There are all sorts of strategies that are talked about for improving your imagination. Free-form flowing, lateral thinking and “thinking outside the box” whatever the heck that means.
I’ve always found one strategy that works better than any others, however. That is, to bury yourself in reality. Get as much experience in the real world, and read as much about it as you possibly can. For despite our often arrogant assertion of the opposite, the real world is much more complex and wonderful than anything our brains could ever produce. In fact, it’s often those artists who’ve spent the most time studying reality that produce the most imaginative works.
Take Shakespeare, for example. Why are his plays still so popular today, hundreds of years after they were written? Sure they’re imaginative, but they also tell us something timeless about the world. The characters Shakespeare wrote about, and the problems they face sill resonate with us today. He was a man who knew much about the nature of reality, and created magnificent works of creativity in order to demonstrate it.
Or another great imaginative artist – Picasso. Many people look at Picasso’s cubist paintings and think he was a man who twisted reality in order to further his art. This is exactly right, but if you look at his earlier works, you can see that his paintings from real life were extremely detailed. He became a master at painting reality as it was, before he became a master at distorting it with his mind and paintbrush.

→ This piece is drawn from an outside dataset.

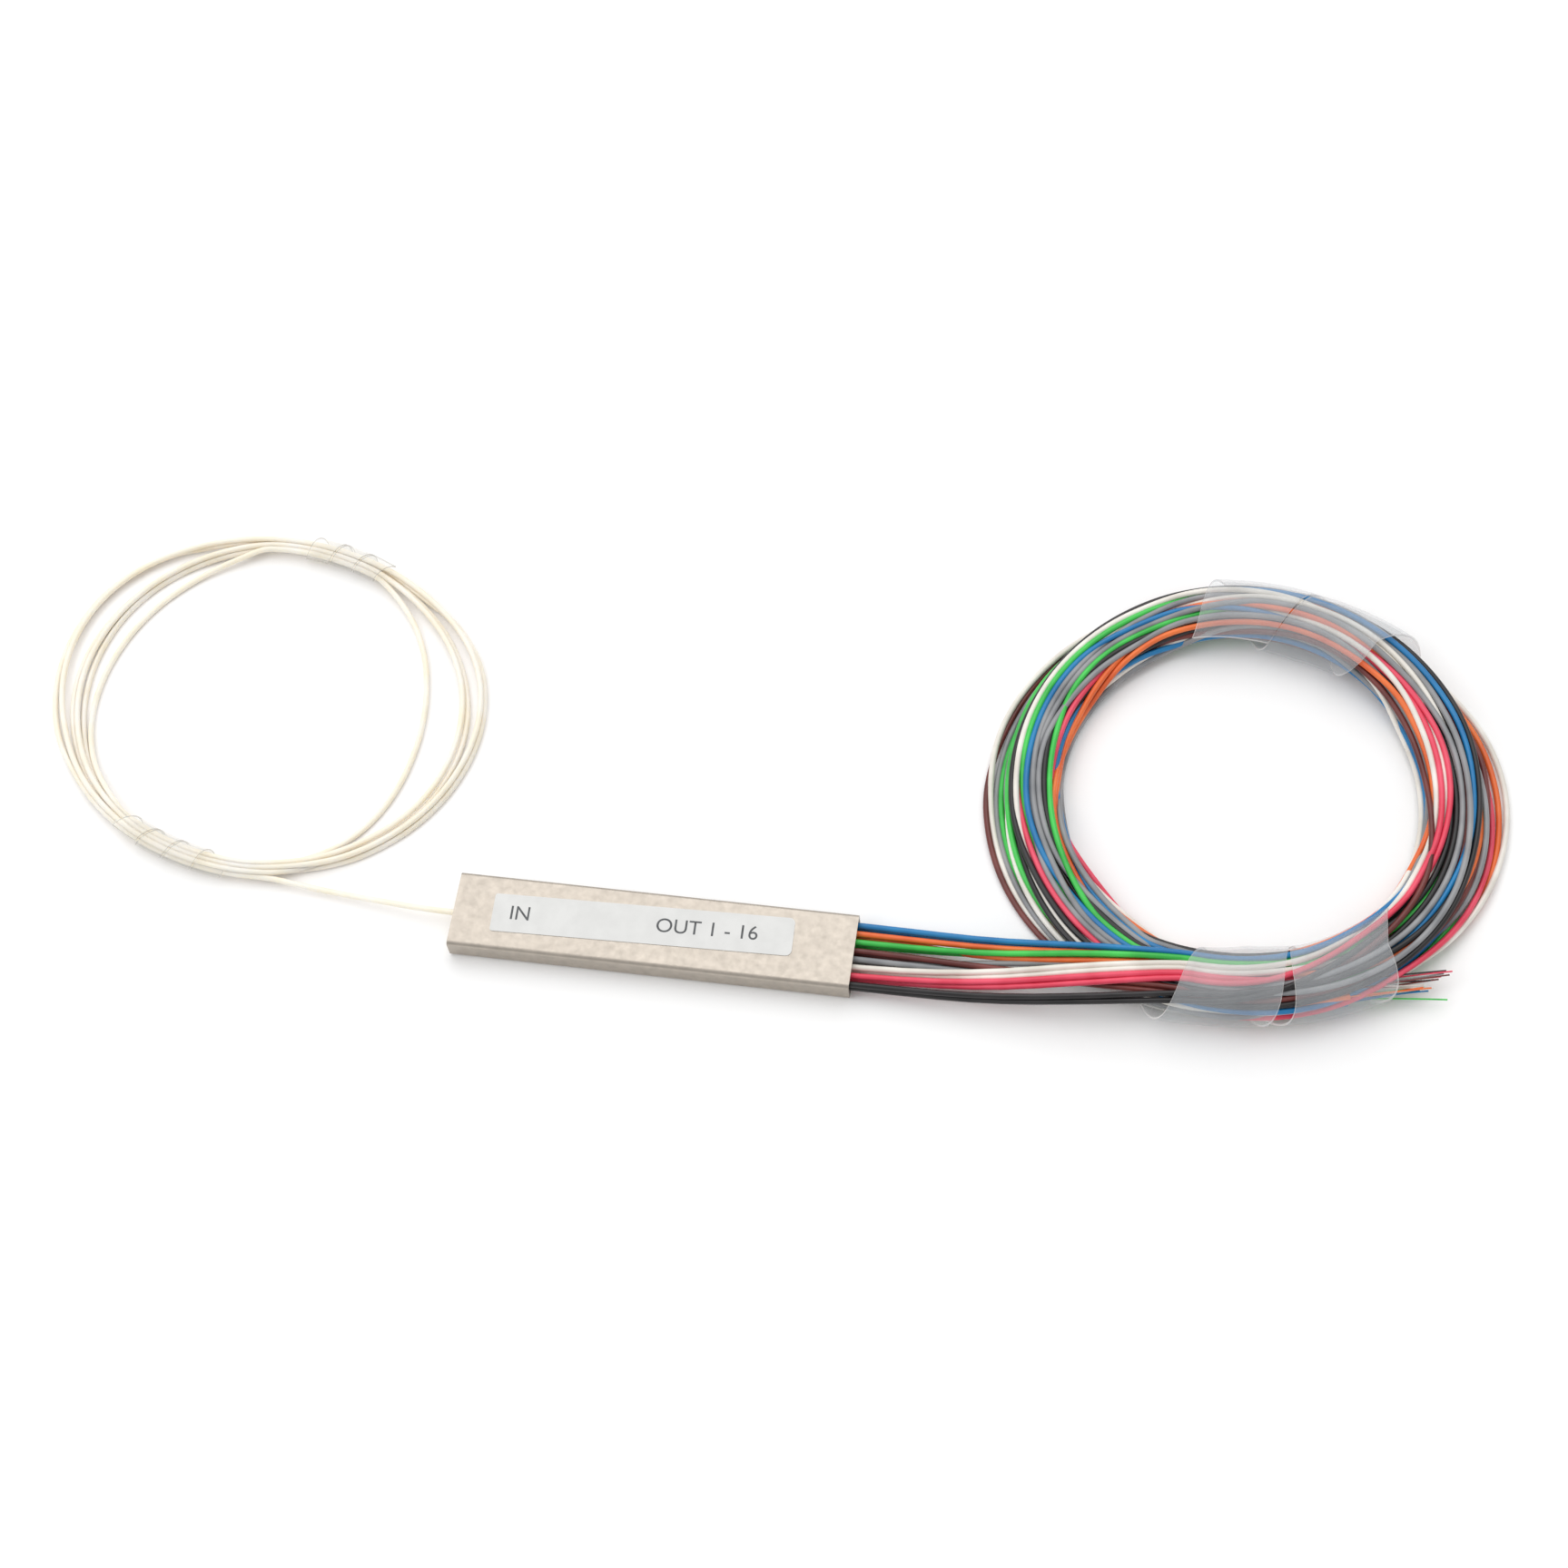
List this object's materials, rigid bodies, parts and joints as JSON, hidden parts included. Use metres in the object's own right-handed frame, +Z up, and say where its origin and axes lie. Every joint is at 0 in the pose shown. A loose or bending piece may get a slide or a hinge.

Indeed, new discoveries about reality can push our art forward far better than new imaginative works. During the 19th century, new scientific discoveries opened up an entire new art-form – science fiction. Writers like HG Wells and Jules Verne pushed forward the bounds of human imagination, but they relied on discoveries made by their scientific peers. They looked a little further towards a horizon that had already been revealed.
Works such as Star Wars and Star Trek could not have existed if humankind hadn’t figured out that the stars were distant suns, and not just pinpoints in the sky. The Death Star battle in the first Star Wars was based heavily on real dogfights that had occurred during the First World War, soon after the discovery of the airplane.
There are all sorts of strategies for improving your creativity, but for my money discovering as much as you can about the real world is the best one. The more ideas you cram into your head from reality – the more you understand how it actually works – the more fascinating things you will be able to tell your audience. And after all, that’s what they’re doing the compliment of paying you attention for in the first place.